Where a line below holds the string "joints", copy that line.

Data provided =
§ §
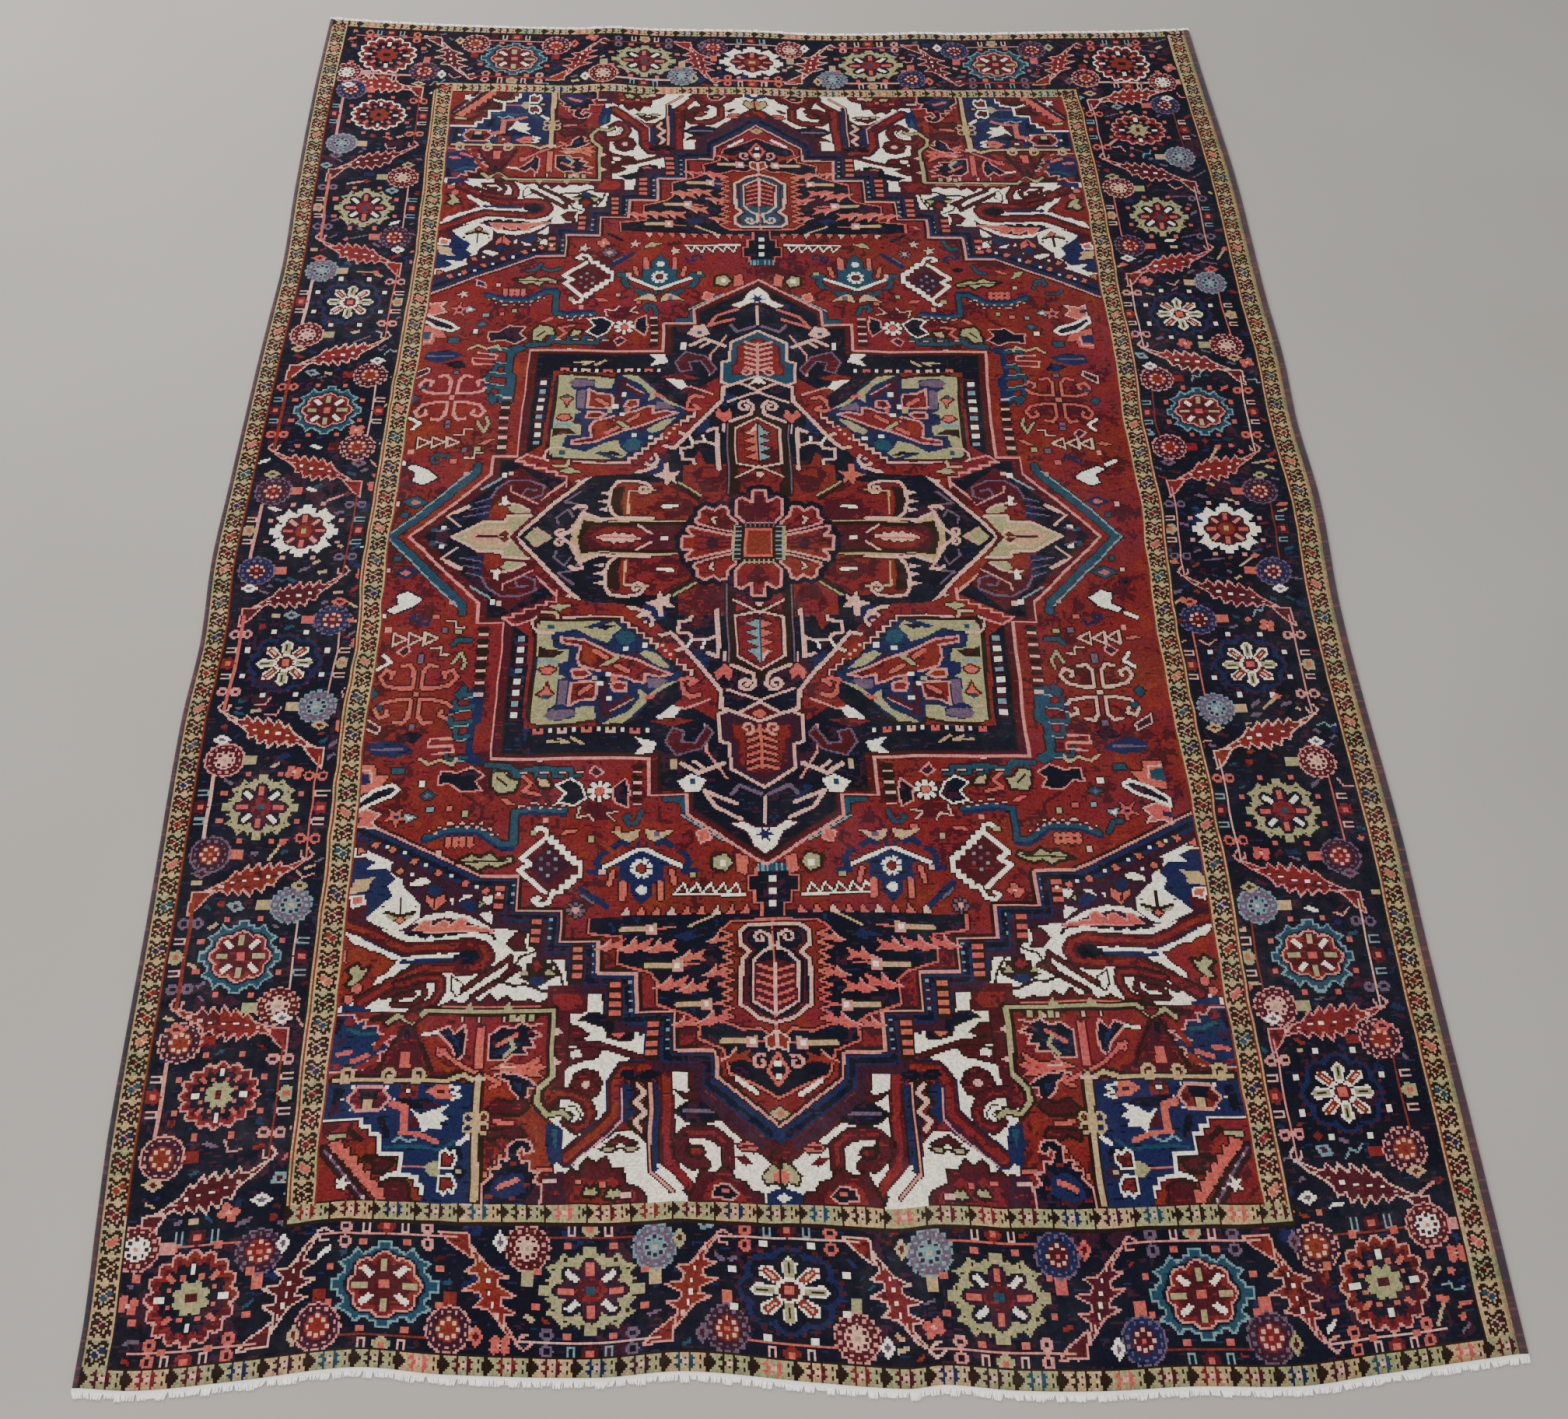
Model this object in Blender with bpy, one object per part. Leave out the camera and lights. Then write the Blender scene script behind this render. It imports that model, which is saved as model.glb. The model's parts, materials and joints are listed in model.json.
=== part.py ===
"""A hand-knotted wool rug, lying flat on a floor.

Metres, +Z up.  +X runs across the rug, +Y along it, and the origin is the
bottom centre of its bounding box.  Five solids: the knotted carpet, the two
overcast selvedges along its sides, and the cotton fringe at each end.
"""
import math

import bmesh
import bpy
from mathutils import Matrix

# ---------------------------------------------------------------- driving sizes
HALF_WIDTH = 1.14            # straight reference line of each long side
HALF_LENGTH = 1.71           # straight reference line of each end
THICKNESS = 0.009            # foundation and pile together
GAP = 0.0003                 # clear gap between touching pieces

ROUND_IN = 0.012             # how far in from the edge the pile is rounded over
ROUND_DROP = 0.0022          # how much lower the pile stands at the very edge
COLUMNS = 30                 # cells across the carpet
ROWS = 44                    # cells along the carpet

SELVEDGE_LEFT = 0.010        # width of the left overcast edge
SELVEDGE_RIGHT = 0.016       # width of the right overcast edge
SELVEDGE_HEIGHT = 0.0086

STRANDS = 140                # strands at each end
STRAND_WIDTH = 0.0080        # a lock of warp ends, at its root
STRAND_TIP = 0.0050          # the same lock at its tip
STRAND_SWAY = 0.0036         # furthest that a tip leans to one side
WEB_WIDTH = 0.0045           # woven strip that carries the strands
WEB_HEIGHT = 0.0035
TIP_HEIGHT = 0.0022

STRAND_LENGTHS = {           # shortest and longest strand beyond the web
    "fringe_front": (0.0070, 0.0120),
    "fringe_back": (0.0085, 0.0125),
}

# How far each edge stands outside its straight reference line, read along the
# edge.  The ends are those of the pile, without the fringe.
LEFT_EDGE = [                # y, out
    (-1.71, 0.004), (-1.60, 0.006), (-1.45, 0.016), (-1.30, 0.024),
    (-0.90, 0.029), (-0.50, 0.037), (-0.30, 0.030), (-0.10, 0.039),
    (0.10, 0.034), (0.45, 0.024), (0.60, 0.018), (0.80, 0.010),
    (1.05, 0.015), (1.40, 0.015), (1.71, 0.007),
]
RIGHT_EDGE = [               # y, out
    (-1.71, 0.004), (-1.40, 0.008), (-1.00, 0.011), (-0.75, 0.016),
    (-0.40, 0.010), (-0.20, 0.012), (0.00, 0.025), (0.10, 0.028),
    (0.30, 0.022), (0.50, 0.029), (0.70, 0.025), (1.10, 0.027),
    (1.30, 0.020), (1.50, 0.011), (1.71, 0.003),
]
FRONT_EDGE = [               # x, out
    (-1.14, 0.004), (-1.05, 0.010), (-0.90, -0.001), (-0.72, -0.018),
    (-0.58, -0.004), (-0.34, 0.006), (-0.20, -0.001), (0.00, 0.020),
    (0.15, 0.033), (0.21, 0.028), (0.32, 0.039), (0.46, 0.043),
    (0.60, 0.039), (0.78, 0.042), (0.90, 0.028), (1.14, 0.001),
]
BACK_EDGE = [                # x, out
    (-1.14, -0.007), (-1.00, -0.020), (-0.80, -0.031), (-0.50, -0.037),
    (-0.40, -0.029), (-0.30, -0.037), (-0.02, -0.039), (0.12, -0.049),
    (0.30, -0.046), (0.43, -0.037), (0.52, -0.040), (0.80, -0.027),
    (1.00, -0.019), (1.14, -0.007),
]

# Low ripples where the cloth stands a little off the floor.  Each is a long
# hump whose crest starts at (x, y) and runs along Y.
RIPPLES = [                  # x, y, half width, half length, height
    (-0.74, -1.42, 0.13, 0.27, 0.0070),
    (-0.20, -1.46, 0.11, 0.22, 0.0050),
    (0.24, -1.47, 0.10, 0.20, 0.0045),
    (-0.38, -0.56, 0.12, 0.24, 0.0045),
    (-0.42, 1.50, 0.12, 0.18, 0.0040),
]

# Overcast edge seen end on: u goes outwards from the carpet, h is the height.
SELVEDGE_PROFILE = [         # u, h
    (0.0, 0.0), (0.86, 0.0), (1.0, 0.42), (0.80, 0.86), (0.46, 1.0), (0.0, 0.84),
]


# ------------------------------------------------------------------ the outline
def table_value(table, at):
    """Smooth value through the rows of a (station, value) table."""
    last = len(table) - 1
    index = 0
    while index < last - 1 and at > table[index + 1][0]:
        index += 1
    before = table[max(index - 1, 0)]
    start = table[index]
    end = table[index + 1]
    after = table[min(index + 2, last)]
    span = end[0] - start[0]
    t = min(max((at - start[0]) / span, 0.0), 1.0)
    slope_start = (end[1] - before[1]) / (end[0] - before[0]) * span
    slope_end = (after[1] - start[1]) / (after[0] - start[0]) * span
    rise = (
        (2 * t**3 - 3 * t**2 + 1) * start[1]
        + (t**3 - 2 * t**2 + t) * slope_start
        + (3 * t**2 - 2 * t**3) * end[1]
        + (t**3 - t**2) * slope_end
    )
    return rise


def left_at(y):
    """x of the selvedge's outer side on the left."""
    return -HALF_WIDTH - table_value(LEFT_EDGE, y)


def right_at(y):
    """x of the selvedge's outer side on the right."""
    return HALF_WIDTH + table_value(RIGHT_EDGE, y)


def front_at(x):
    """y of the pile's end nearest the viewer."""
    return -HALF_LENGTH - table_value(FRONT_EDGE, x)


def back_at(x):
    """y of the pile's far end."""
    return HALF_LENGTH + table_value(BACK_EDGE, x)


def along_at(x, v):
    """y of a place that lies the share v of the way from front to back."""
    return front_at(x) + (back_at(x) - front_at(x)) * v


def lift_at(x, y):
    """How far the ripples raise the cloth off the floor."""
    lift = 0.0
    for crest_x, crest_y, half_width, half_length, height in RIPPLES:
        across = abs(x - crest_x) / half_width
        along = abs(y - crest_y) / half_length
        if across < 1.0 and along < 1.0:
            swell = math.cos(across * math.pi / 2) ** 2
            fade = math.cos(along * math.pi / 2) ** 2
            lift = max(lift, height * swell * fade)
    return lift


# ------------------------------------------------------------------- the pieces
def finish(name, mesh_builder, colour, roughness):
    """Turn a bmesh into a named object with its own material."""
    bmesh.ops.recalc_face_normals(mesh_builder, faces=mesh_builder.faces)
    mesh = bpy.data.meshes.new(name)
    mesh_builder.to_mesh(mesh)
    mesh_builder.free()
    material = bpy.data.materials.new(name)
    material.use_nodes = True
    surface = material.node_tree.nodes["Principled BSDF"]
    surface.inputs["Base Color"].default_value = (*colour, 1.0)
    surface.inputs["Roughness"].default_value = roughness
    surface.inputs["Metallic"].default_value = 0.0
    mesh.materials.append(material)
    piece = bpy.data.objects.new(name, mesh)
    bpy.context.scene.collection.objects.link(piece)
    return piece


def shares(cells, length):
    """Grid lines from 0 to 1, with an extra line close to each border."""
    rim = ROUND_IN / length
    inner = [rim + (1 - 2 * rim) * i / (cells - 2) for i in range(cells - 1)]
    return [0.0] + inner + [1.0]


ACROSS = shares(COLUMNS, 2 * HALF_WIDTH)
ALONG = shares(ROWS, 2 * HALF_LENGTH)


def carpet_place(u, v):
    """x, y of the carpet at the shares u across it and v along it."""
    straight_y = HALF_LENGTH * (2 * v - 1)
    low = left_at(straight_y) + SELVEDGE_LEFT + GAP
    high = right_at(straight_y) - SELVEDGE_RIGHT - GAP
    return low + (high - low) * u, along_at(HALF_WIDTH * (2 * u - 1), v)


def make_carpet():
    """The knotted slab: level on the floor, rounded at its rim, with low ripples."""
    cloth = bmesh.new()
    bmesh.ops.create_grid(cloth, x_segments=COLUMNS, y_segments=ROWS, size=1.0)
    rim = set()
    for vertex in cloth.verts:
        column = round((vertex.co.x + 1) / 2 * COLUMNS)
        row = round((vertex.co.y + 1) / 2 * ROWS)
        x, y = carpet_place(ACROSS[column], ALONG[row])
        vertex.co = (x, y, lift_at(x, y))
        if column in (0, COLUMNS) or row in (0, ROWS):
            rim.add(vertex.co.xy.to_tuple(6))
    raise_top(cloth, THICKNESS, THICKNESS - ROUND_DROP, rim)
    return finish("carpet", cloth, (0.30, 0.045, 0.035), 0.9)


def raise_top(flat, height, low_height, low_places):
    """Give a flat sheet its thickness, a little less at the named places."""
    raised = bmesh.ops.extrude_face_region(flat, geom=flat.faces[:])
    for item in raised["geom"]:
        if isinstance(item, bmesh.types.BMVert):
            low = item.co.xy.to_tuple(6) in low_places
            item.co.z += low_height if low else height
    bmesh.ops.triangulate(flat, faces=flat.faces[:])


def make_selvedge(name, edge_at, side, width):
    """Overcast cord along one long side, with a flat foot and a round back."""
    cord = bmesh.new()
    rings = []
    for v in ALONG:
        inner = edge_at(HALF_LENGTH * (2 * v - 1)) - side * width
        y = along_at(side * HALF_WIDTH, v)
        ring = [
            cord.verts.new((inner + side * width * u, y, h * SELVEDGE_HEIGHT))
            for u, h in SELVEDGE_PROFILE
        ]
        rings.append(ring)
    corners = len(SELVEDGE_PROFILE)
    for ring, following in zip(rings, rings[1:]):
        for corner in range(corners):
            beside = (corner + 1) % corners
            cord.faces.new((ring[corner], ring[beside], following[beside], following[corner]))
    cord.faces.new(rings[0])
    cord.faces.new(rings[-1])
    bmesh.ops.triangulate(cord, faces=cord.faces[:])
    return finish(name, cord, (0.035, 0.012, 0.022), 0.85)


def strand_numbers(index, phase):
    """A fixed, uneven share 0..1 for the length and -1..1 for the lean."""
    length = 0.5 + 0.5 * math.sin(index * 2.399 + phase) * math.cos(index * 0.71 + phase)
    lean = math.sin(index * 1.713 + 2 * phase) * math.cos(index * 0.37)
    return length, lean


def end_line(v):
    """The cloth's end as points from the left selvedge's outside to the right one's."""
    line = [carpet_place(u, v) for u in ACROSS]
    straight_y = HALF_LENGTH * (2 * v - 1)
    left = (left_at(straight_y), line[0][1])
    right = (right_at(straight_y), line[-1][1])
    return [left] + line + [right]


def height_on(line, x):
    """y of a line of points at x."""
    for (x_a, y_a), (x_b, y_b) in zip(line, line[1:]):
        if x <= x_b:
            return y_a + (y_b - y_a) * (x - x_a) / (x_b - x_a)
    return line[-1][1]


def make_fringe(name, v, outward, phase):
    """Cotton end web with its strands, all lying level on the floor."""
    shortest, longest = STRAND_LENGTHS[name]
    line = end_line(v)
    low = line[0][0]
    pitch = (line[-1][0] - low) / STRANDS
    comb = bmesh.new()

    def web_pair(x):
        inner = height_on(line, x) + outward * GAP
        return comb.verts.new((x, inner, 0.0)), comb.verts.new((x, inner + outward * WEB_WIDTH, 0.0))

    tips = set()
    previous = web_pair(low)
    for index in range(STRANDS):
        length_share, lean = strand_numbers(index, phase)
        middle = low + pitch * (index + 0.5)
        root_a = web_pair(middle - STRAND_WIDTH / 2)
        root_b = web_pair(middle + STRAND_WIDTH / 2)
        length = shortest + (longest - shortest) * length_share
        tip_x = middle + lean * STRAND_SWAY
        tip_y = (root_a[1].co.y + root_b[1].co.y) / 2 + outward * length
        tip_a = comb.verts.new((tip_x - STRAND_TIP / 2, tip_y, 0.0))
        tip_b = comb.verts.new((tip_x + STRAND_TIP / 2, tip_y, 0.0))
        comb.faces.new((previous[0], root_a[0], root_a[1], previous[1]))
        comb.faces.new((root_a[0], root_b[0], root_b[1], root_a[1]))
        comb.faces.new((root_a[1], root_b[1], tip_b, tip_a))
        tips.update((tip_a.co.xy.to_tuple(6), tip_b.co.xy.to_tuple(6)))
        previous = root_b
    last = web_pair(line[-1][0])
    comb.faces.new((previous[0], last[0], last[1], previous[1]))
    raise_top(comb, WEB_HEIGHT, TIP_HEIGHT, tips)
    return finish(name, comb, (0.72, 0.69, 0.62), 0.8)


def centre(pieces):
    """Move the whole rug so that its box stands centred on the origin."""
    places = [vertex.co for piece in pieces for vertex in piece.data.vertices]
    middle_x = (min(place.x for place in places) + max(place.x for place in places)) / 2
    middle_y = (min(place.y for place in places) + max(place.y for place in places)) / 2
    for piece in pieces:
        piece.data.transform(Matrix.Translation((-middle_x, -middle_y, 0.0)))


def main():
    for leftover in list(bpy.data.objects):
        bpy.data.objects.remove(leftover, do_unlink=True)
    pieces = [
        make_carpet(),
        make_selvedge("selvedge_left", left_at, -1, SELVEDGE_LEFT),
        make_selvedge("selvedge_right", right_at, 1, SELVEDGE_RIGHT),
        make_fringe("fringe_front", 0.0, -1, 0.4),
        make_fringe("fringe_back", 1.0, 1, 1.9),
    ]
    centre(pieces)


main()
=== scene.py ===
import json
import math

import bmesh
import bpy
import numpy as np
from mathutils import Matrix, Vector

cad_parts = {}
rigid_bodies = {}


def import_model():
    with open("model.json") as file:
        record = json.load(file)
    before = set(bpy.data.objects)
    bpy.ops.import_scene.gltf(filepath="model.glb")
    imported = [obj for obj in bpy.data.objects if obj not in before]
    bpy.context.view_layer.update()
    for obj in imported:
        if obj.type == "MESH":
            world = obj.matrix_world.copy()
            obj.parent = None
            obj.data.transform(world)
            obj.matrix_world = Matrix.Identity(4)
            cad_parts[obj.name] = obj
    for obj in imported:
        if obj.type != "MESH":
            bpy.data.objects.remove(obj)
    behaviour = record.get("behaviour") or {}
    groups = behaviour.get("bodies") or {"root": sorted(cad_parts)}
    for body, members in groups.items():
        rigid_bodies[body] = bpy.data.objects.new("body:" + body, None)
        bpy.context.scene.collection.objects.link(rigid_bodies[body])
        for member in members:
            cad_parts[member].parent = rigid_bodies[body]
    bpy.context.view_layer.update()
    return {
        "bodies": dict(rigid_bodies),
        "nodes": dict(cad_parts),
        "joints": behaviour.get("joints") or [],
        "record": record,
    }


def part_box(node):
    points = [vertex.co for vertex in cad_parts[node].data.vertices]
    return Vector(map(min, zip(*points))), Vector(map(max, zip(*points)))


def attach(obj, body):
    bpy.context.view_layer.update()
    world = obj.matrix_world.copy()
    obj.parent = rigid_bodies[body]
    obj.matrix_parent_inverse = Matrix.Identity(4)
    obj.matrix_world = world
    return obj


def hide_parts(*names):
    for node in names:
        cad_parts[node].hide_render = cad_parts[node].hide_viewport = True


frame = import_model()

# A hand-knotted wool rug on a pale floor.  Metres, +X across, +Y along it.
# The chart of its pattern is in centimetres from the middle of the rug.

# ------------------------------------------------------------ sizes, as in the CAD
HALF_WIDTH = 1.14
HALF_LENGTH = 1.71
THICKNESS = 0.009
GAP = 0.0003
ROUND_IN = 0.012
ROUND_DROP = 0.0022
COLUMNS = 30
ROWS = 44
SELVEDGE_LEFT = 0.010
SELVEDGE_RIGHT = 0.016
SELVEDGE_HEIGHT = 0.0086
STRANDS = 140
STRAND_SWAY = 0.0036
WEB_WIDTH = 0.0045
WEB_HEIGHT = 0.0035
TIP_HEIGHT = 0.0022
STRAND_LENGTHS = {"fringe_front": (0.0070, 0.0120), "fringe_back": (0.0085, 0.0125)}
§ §
Correct result =
Model this object in Blender with bpy, one object per part. Leave out the camera and lights. Then write the Blender scene script behind this render. It imports that model, which is saved as model.glb. The model's parts, materials and joints are listed in model.json.
        "joints": behaviour.get("joints") or [],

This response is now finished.